Though the recipes for a Christmas cake vary from country to country (sometimes even households hold their own recipes against others) the effect is the same -the spirit of Christmas, the warmth of the alcohol baked into it, and the zing of the spices that make it so different from anything else, however grand, however expensive.
 
I usually do the fruit one month in advance
then soak them for two weeks.

then i bake the cake a fortnight before chrstmas. then you need to put it in the fridge in an airtight container and feed it a tablespoon brandy every 4 days, through holes poked in the cake with a skewer.

you still have time if you start this weekend you would just have to soak the fruit one week instead of 2. i have used 300mL brandy to soak instead of the 150mL in the recipe.
 
Here is my recipe for fruitcake.

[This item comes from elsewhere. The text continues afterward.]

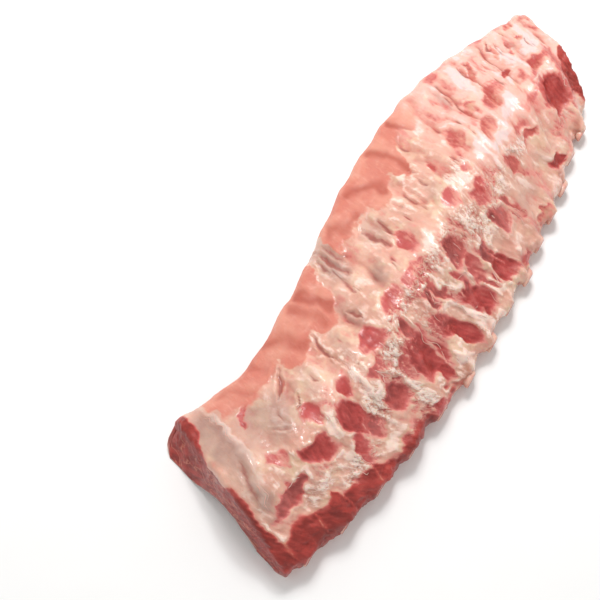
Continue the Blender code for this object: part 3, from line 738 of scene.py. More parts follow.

I give special people one as a part of their Christmas gift.
Fruitcake
1 lb. pitted dates
1 lb. brazil nuts
1/2 to 3/4 lb pecans
1/2 to 3/4 lb. walnuts
4 oz. red candied cherries
4 oz. green candied cherries
4 oz. green candied pineapple *
4 oz. red candied pineapple *
1 1/2 cups flour
1 1/2 cups sugar
1 tsp. baking powder
1/4 tsp. salt
________________________Mix above ingredients so that everything
is well cated with the flour mixture
5 well beaten eggs
1 tsp vanilla or rum extract
________________________Pour over the fruit and nut mixture.
Mix well.

Line 2 loaf pans with wax or parchment paper (grease well). You can use 3 smaller pans if you want. Fill the pans and cover with brown paper or parchment paper. Set in a pan of water -about 1/2 way up the side. Bake at 325* for 1 hour uncover the cakes and bake for an additional 30 minutes. While still warm pour a small of brandy over the cake.

* can use 8 oz. of one color if you can not find the red and green.